— BEGIN —
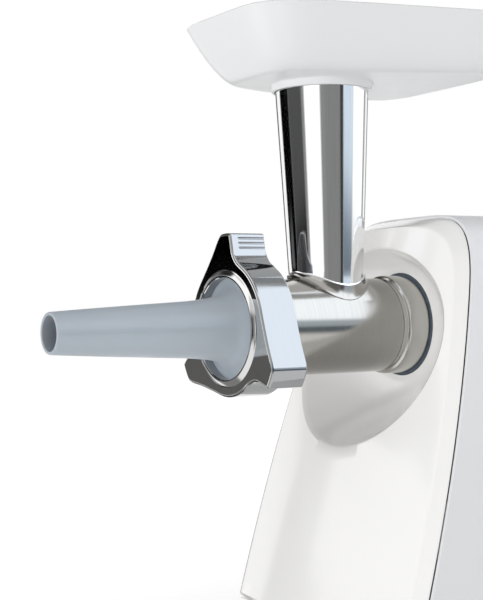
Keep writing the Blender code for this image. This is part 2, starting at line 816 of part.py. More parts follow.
def grinder_barrel():
    front, inner = BARREL_FRONT, BARREL_INNER
    profile = [(27.0, front), (27.0, 19.4), (BARREL_OUTER, 20.0), (BARREL_OUTER + 0.3, 93.6)]
    profile += [(24.2, 94.2), (24.2, 96.6), (COLLAR_RADIUS, COLLAR_DEPTH), (COLLAR_RADIUS, NECK_DEPTH)]
    profile += [(NECK_RADIUS, NECK_DEPTH), (NECK_RADIUS, BARREL_BACK), (20.0, BARREL_BACK)]
    profile += [(20.0, 113.2), (11.1, 113.2), (11.1, 108.0), (inner, 105.4), (inner, 13.4)]
    profile += [(24.8, 13.4), (24.8, front)]
    barrel = make("grinder_barrel", turned(profile, closed=True), satin_metal())
    lugs = bmesh.new()
    for angle in LUG_ANGLES:
        lug = sector(22.0, LUG_REACH, angle, LUG_HALF)
        join_rings(lugs, [placed(lug, LUG_FRONT, "y"), placed(lug, LUG_BACK, "y")])
    boolean(barrel, lugs, "UNION")
    throat = [(16.9, 5.0), (16.9, 40.0)]
    boolean(barrel, turned(throat, "z", (0.0, TUBE_DEPTH), 28))


def tube_radius(height):
    return TUBE_TOP_RADIUS - TUBE_TAPER * (TUBE_TOP - height)


def feed_tube():
    """A tapered tube whose lower end is scooped to sit on the barrel."""
    low = 12.0
    profile = [(tube_radius(low), low), (tube_radius(TUBE_TOP), TUBE_TOP)]
    profile += [(tube_radius(TUBE_TOP) - TUBE_WALL, TUBE_TOP), (tube_radius(low) - TUBE_WALL, low)]
    tube = make("feed_tube", turned(profile, "z", (0.0, TUBE_DEPTH), 36, closed=True), chrome())
    scoop = [(BARREL_OUTER + 0.3 + GAP, 20.0), (BARREL_OUTER + 0.3 + GAP, 110.0)]
    boolean(tube, turned(scoop, count=36))


def bezier(start, bend, end, steps):
    points = []
    for step in range(steps + 1):
        t = step / steps
        weights = ((1 - t) ** 2, 2 * t * (1 - t), t * t)
        points.append(tuple(sum(w * p[k] for w, p in zip(weights, (start, bend, end))) for k in (0, 1)))
    return points


def ring_nut_outline():
    """Three lobes on a round body, each with a long slope on one side and a steep flank on the other."""
    feet = []
    for angle in (SLOPE_FOOT, STEEP_FOOT):
        turn = math.radians(angle)
        feet.append((RING_RADIUS * math.sin(turn), RING_RADIUS * math.cos(turn)))
    lobe = bezier(STEEP_START, STEEP_BEND, feet[1], 4)[::-1]
    lobe += list(reversed(LOBE_TIP)) + bezier(feet[0], SLOPE_BEND, SLOPE_END, 5)[::-1]
    outline = []
    for middle in LOBE_ANGLES:
        turn = math.radians(middle)
        for across, out in lobe:
            x = out * math.cos(turn) - across * math.sin(turn)
            outline.append((x, out * math.sin(turn) + across * math.cos(turn)))
        for step in range(1, 4):
            angle = turn + math.radians(SLOPE_FOOT + (120.0 + STEEP_FOOT - SLOPE_FOOT) * step / 4)
            outline.append((RING_RADIUS * math.cos(angle), RING_RADIUS * math.sin(angle)))
    return outline


def ring_nut():
    loops = [ring_nut_outline(), circle(RING_MOUTH, ROUND)]
    nut = make("ring_nut", plate(loops, 0.0, RING_LENGTH), chrome())
    bead = [(RING_BEAD, 0.0), (RING_BEAD, 0.6), (RING_MOUTH, 0.6), (RING_MOUTH, -RING_PROUD)]
    bead += [(RING_MOUTH + 0.8, -RING_PROUD)]
    boolean(nut, turned(bead, closed=True), "UNION")
    boolean(nut, turned([(RING_THREAD, LIP_LENGTH), (RING_THREAD, 30.0)]))


def sausage_nozzle():
    """A flange held by the ring nut, a flared root and a long tapered tube."""
    outer = [(27.0, 8.0), (27.0, FLANGE_DEPTH), (24.0, FLANGE_DEPTH), (20.5, 2.6), (17.4, -1.5)]
    outer += [(15.4, -7.5), (14.2, -20.0), (11.5, -70.0), (10.0, NOZZLE_TIP)]
    inner = [(8.4, NOZZLE_TIP), (9.9, -70.0), (12.5, -20.0), (14.0, -6.0), (17.6, 2.0), (21.5, 8.0)]
    bm = turned(outer + inner, count=32, closed=True)
    make("sausage_nozzle", bm, nozzle_grey(), (0.0, FLANGE_DEPTH, 0.0))


def tray_ring(inset, height, slope=0.0):
    """A ring of the tray: a rounded oblong that widens towards the back."""
    points = []
    for step in range(ROUND):
        angle = math.tau * step / ROUND
        along = -power(math.cos(angle), 2 / TRAY_POWER)
        depth = TRAY_FRONT + TRAY_HALF_LENGTH + (TRAY_HALF_LENGTH - inset) * along
        half = TRAY_HALF_WIDTH + TRAY_SPREAD * depth - inset
        x = half * power(math.sin(angle), 2 / TRAY_POWER)
        points.append((x, depth, height + slope * max(0.0, depth - TUBE_DEPTH)))
    return points


def tray_circle(radius, height):
    points = []
    for step in range(ROUND):
        angle = math.tau * step / ROUND
        depth = TUBE_DEPTH - radius * math.cos(angle)
        points.append((radius * math.sin(angle), depth, height))
    return points


def tray_wall(share, wall):
    """A ring of the tray's wall, from the rim at share 0 to the foot of the wall at share 1."""
    depth = 1 - (1 - share) ** TRAY_CURVE
    height = TRAY_RIM - (TRAY_RIM - TRAY_FOOT - wall) * depth
    inset = wall * (1 - 0.5 * share) + TRAY_INSET * share
    return tray_ring(inset, height, TRAY_SLOPE * share)


def feed_tray():
    """A dished tray with a collar that sits over the feed tube."""
    outer = [tray_wall(share, 0.0) for share in (0.0, 0.35, 0.62, 0.82, 1.0)]
    socket = TUBE_TOP_RADIUS + 0.4
    top = TUBE_TOP + 0.4
    outer += [tray_circle(26.2, TRAY_FLOOR), tray_circle(26.2, COLLAR_BOTTOM)]
    outer += [tray_circle(socket, COLLAR_BOTTOM), tray_circle(socket, top)]
    inner = [tray_circle(TRAY_HOLE, top), tray_circle(TRAY_HOLE, TRAY_FLOOR + TRAY_WALL)]
    inner.append(tray_circle(PUSHER_FLANGE + 1.5, TRAY_FLOOR + TRAY_WALL))
    inner += [tray_wall(share, TRAY_WALL) for share in (1.0, 0.82, 0.62, 0.35, 0.0)]
    anchor = (0.0, TUBE_DEPTH, TUBE_TOP)
    make("feed_tray", rings_solid(outer + inner, closed=True), satin_white(), anchor)


def pusher():
    rest = TRAY_FLOOR + TRAY_WALL + GAP
    profile = [(14.5, 32.0), (16.4, 34.0), (16.4, rest), (PUSHER_FLANGE, rest)]
    profile += [(PUSHER_FLANGE, rest + 3.0)]
    profile += [(23.0, rest + 6.5), (15.0, rest + 9.0), (12.0, rest + 13.0), (13.5, rest + 20.0)]
    profile += [(11.0, rest + 23.5), (5.0, rest + 24.6)]
    bm = turned(profile, "z", (0.0, TUBE_DEPTH), 28)
    make("pusher", bm, satin_white(), (0.0, TUBE_DEPTH, rest))


# ---------------------------------------------------------------- controls and electrics


def side_button(name, height, radius, switch_name):
    """A button that is pressed inwards from the right, and the switch behind it."""
    centre = (PANEL_DEPTH, height)
    face = wall_reach(height) + 1.6
    profile = [(radius - 2.0, 61.0), (radius + 1.2, 61.2), (radius + 1.2, 63.4), (radius, 63.6)]
    profile += [(radius, face - 1.0), (radius - 0.8, face - 0.2), (radius - 4.0, face)]
    bm = turned(profile, "x", centre, 20)
    make(name, bm, satin_white(), (face, *centre))
    half = radius - 0.5
    corners = ((44.0, PANEL_DEPTH - 10.4, height - half), (57.5, PANEL_DEPTH + 10.4, height + half))
    make(switch_name, boxes(corners), dark_plastic())


def control_panel():
    """A bezel flush with the wall, on a flange behind it, with two ribs that hold the switches."""
    low, high = REVERSE_HEIGHT - 1.0, POWER_HEIGHT + 1.0
    bezel = plate([stadium(PANEL_DEPTH, low, high, 12.1)], 66.0, 70.0, "x")
    for vert in bezel.verts:
        if vert.co.x > 68.0:
            vert.co.x = wall_reach(vert.co.z) - 0.5
    panel = make("control_panel", bezel, dark_plastic())
    boolean(panel, plate([stadium(PANEL_DEPTH, low, high, 15.0)], 65.6, 68.6, "x"), "UNION")
    ribs = []
    for near, far in ((-14.2, -10.8), (10.8, 14.2)):
        ribs.append(((45.0, PANEL_DEPTH + near, low - 6.0), (66.8, PANEL_DEPTH + far, high + 6.0)))
    boolean(panel, boxes(*ribs), "UNION")
    holes = bmesh.new()
    for height, radius in ((POWER_HEIGHT, POWER_RADIUS), (REVERSE_HEIGHT, REVERSE_RADIUS)):
        ring = circle(radius + 0.5, 20, (PANEL_DEPTH, height))
        join_rings(holes, [placed(ring, x, "x") for x in (58.0, 95.0)])
    boolean(panel, holes)


def wall_reach(height):
    """How far out the rear shell's side wall stands at a height."""
    return half_width(height) + REAR_PROUD


def release_button():
    """The cap on the front shell, and behind it the lever that carries the lock pin."""
    centre = (RELEASE_X, RELEASE_Z)
    front = face_depth(RELEASE_X + 2.0, RELEASE_Z) - 2.2
    profile = [(RELEASE_RADIUS - 2.6, front), (RELEASE_RADIUS - 0.6, front + 0.6)]
    profile += [(RELEASE_RADIUS, front + 2.0), (RELEASE_RADIUS, 116.0)]
    anchor = (RELEASE_X, front, RELEASE_Z)
    make("release_button", turned(profile, "y", centre, 24), gloss_white(), anchor)


def latch_lever():
    """A bar behind the socket ring with the lock pin at its inner end and a stem under the button."""
    pin_x, pin_z = pin_place()
    run = (pin_x - RELEASE_X, pin_z - RELEASE_Z)
    length = math.hypot(*run)
    along = (run[0] / length, run[1] / length)
    across = (-along[1] * 3.0, along[0] * 3.0)
    outline = []
    for reach, sign in ((-4.0, -1), (length + 3.0, -1), (length + 3.0, 1), (-4.0, 1)):
        x = RELEASE_X + along[0] * reach + across[0] * sign
        outline.append((x, RELEASE_Z + along[1] * reach + across[1] * sign))
    bar = plate([outline], LEVER_FRONT, LEVER_BACK)
    lever = make("latch_lever", bar, steel(), (pin_x, LEVER_FRONT, pin_z))
    posts = bmesh.new()
    join_rings(posts, [placed(circle(1.8, 10, pin_place()), y, "y") for y in (124.0, 128.6)])
    centre = (RELEASE_X, RELEASE_Z)
    join_rings(posts, [placed(circle(3.0, 12, centre), y, "y") for y in (116.0 + GAP, 128.6)])
    boolean(lever, posts, "UNION")


def electrics():
    place = (-52.0, HOUSING_BOTTOM + 12.6)
    bm = turned([(8.5, 110.0), (9.0, 110.6), (9.0, 139.4), (8.5, 140.0)], centre=place, count=SMALL)
    make("suppression_capacitor", bm, dark_plastic())
    profile = [(3.8, 227.0), (8.0, 227.0), (8.0, 232.1), (5.8, 232.1), (5.8, 235.4), (8.6, 235.4)]
    profile += [(8.6, 236.6), (6.4, GLAND_BACK), (3.8, GLAND_BACK)]
    gland = turned(profile, centre=GLAND_PLACE, count=20, closed=True)
    make("cord_gland", gland, rubber())


# ---------------------------------------------------------------- assembly


def clear_scene():
    for item in list(bpy.data.objects):
        bpy.data.objects.remove(item)


def build():
    clear_scene()
    front_shell()
    rear_shell()
    base_plate()
    feet()
    base_screws()
    seal_ring()
    socket_ring()
    gear_case()
    gear_cover()
    output_bush()
    layshaft_pin()
    stator_core()
    field_coils()
    motor_bracket()
    rotor_bushes()
    brushes()
    rotor()
    cooling_fan()
    gears()
    output_shaft()
    auger()
    knife()
    perforated_disc()
    grinder_barrel()
    feed_tube()
    ring_nut()
    sausage_nozzle()
    feed_tray()
    pusher()
    side_button("power_button", POWER_HEIGHT, POWER_RADIUS, "power_switch")
    side_button("reverse_button", REVERSE_HEIGHT, REVERSE_RADIUS, "reverse_switch")
    control_panel()
    release_button()
    latch_lever()
    electrics()


build()
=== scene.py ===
import json
import math

import bmesh
import bpy
from mathutils import Matrix, Vector


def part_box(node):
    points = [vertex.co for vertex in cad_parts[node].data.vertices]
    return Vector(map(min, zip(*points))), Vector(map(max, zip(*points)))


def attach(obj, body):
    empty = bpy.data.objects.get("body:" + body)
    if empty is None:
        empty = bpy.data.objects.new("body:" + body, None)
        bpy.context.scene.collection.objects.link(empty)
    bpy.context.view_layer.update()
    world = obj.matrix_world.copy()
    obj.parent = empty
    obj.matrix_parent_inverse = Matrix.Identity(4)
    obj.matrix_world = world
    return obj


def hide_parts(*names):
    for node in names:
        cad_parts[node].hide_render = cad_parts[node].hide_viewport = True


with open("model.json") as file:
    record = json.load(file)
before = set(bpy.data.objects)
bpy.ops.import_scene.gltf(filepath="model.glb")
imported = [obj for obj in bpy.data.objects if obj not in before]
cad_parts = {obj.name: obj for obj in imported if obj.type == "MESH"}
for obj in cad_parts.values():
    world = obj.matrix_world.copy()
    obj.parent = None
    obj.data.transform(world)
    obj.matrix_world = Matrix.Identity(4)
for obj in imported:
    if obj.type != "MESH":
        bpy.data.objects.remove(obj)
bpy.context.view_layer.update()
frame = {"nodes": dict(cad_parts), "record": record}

MM = 0.001

# Ring nut's length without its bead
NUT_LENGTH = 20.0

# The drive axis and the ring nut's face, from the frame. Shapes are in millimetres from them.
AXIS = (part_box("perforated_disc")[0][2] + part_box("perforated_disc")[1][2]) / 2
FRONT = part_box("ring_nut")[1][1] - NUT_LENGTH * MM


# ---------------------------------------------------------------- mesh helpers


def point(x, y, z):
    return Vector((x * MM, FRONT + y * MM, AXIS + z * MM))


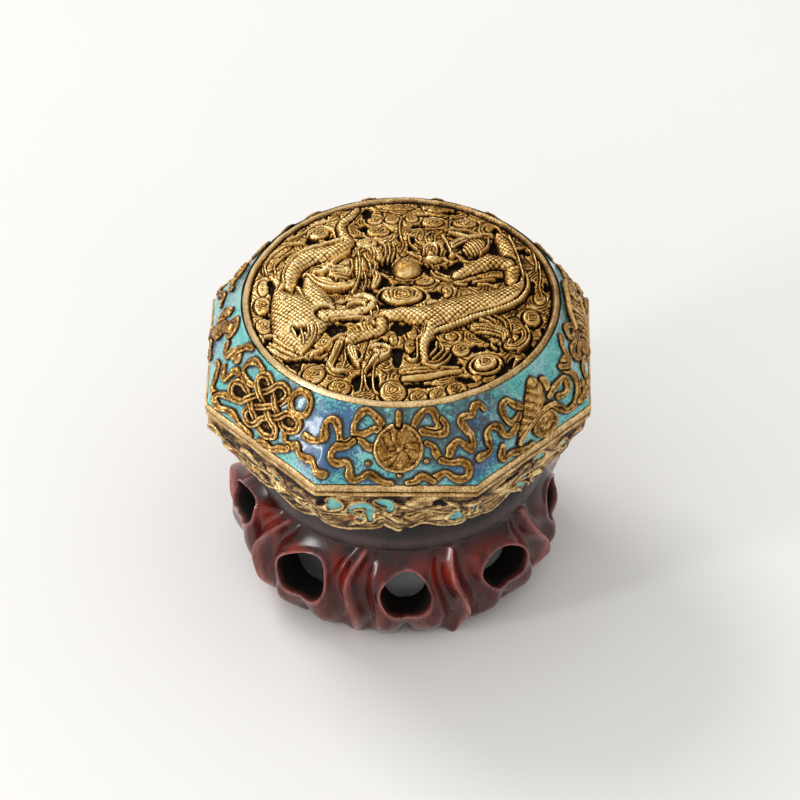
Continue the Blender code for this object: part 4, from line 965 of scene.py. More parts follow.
def make_lid_core(gilt):
    def slope(share):
        def radius(azimuth):
            foot = octagon(azimuth, PANEL_APOTHEM)
            shift = RING_SHIFT * share * np.sin(azimuth)
            return foot + (RING_RADIUS - foot) * share + shift - 0.35
        return radius, RIM_TOP - 0.1 + SLOPE_HEIGHT * share, 0.2

    def ring_loop(step, height, level):
        def radius(azimuth):
            return RING_RADIUS + step + RING_SHIFT * np.sin(azimuth)

        # Painted light: brighter on the ring's lit left side, darker on the far side
        def gilt_and_painted_light(azimuth):
            return level * (0.78 + 0.22 * np.cos(azimuth - RING_PAINTED_LIGHT_AZIMUTH))
        return radius, waver(height, 0.04), gilt_and_painted_light

    loops = [
        (INNERMOST, LID_CEILING, 0.3), (26.3, LID_CEILING, 0.3), (26.8, LID_CEILING - 0.25, 0.3),
        eight_sided(LID_INNER_APOTHEM, 47.35, 0.3),
        eight_sided(LID_INNER_APOTHEM, LID_BOTTOM + 0.1, 0.4),
        eight_sided(LID_INNER_APOTHEM + 0.15, LID_BOTTOM, 0.4),
        eight_sided(RIM_APOTHEM - 0.3, LID_BOTTOM, 0.4),
        eight_sided(RIM_APOTHEM - 0.08, LID_BOTTOM + 0.12, 0.55, 0.02),
        eight_sided(RIM_APOTHEM, LID_BOTTOM + 0.4, 0.75, 0.02),
        eight_sided(RIM_APOTHEM, RIM_TOP - 0.45, 0.8, 0.02),
        eight_sided(RIM_APOTHEM - 0.12, waver(RIM_TOP - 0.12), 0.9, 0.03),
        eight_sided(RIM_APOTHEM - 0.35, waver(RIM_TOP), 0.7, 0.03),
        eight_sided(PANEL_APOTHEM + 0.05, RIM_TOP + 0.02, 0.25),
        *[slope(share) for share in (0.02, 0.3, 0.6, 0.9)], *[ring_loop(*step) for step in RING_STEPS],
        (20, 58.3, 0.0),
    ]
    add_turned("lid_core", loops, gilt, "lid")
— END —
» **THE TASK**:
Repeat the span of lines that opens with the line holding "perforated_disc()" and closes with the line holding "record = json.load(file)", exactly as it stands.

» **OUTPUT OF THE EXERCISE**:
    perforated_disc()
    grinder_barrel()
    feed_tube()
    ring_nut()
    sausage_nozzle()
    feed_tray()
    pusher()
    side_button("power_button", POWER_HEIGHT, POWER_RADIUS, "power_switch")
    side_button("reverse_button", REVERSE_HEIGHT, REVERSE_RADIUS, "reverse_switch")
    control_panel()
    release_button()
    latch_lever()
    electrics()


build()
=== scene.py ===
import json
import math

import bmesh
import bpy
from mathutils import Matrix, Vector


def part_box(node):
    points = [vertex.co for vertex in cad_parts[node].data.vertices]
    return Vector(map(min, zip(*points))), Vector(map(max, zip(*points)))


def attach(obj, body):
    empty = bpy.data.objects.get("body:" + body)
    if empty is None:
        empty = bpy.data.objects.new("body:" + body, None)
        bpy.context.scene.collection.objects.link(empty)
    bpy.context.view_layer.update()
    world = obj.matrix_world.copy()
    obj.parent = empty
    obj.matrix_parent_inverse = Matrix.Identity(4)
    obj.matrix_world = world
    return obj


def hide_parts(*names):
    for node in names:
        cad_parts[node].hide_render = cad_parts[node].hide_viewport = True


with open("model.json") as file:
    record = json.load(file)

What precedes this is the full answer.